#### Written task
Reproduce the listing below in its entirety. Change nothing.

═════ Listing ═════

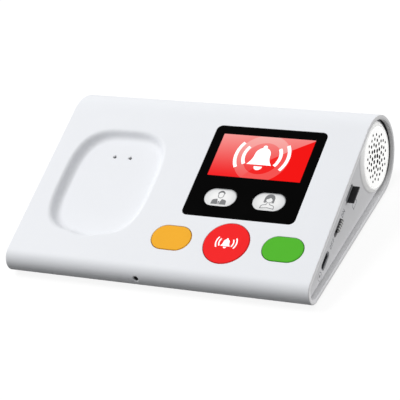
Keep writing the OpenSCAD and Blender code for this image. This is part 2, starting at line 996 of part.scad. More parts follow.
module microphone_leads() {
    y0 = mic_y + 2.7;
    color("#2c2d30")
        lead_pair([
            [-8.5, y0, 6.6], [-8.5, y0 + 1, 6.6], [-8.5, y0 + 4, 5.2], [-6, -40, 5.4], [-6, -37, 6.8],
        ], [1.2, 0, 0]);
}

module antenna_lead() {
    color("#4b4d50")
        wire([
            [-panel_in_x + 0.65, 12, 16], [-62, 10, 11], [-30, 4, 9],
            [2, 0, 11], [22, -11, 13], [27.7, -12.7, 14.2],
        ]);
}

wrap_cover();
base_plate();
base_screws();
rubber_feet();
left_end_panel();
right_end_panel();
speaker_grille();
speaker_gasket();
speaker_frame();
speaker_cone();
speaker_magnet();
screen_lens();
display_module();
display_flex();
help_button();
yellow_button();
green_button();
left_photo_button();
right_photo_button();
help_plunger();
yellow_plunger();
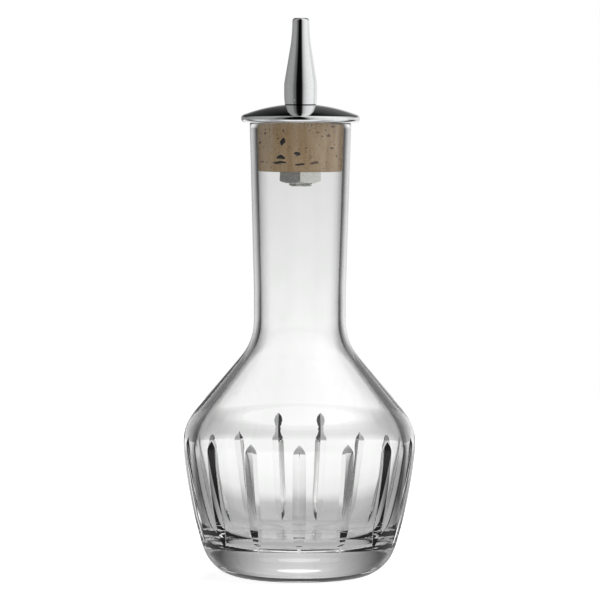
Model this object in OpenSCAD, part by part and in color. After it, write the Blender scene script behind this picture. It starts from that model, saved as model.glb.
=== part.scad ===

═════

#### Written response
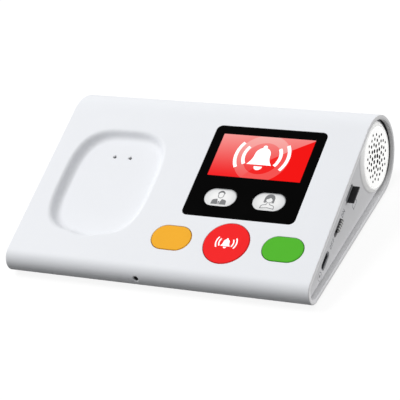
Keep writing the OpenSCAD and Blender code for this image. This is part 2, starting at line 996 of part.scad. More parts follow.
module microphone_leads() {
    y0 = mic_y + 2.7;
    color("#2c2d30")
        lead_pair([
            [-8.5, y0, 6.6], [-8.5, y0 + 1, 6.6], [-8.5, y0 + 4, 5.2], [-6, -40, 5.4], [-6, -37, 6.8],
        ], [1.2, 0, 0]);
}

module antenna_lead() {
    color("#4b4d50")
        wire([
            [-panel_in_x + 0.65, 12, 16], [-62, 10, 11], [-30, 4, 9],
            [2, 0, 11], [22, -11, 13], [27.7, -12.7, 14.2],
        ]);
}

wrap_cover();
base_plate();
base_screws();
rubber_feet();
left_end_panel();
right_end_panel();
speaker_grille();
speaker_gasket();
speaker_frame();
speaker_cone();
speaker_magnet();
screen_lens();
display_module();
display_flex();
help_button();
yellow_button();
green_button();
left_photo_button();
right_photo_button();
help_plunger();
yellow_plunger();
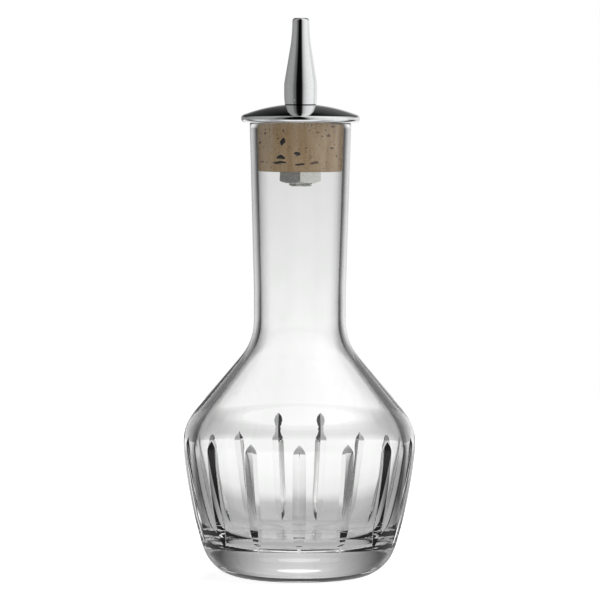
Model this object in OpenSCAD, part by part and in color. After it, write the Blender scene script behind this picture. It starts from that model, saved as model.glb.
=== part.scad ===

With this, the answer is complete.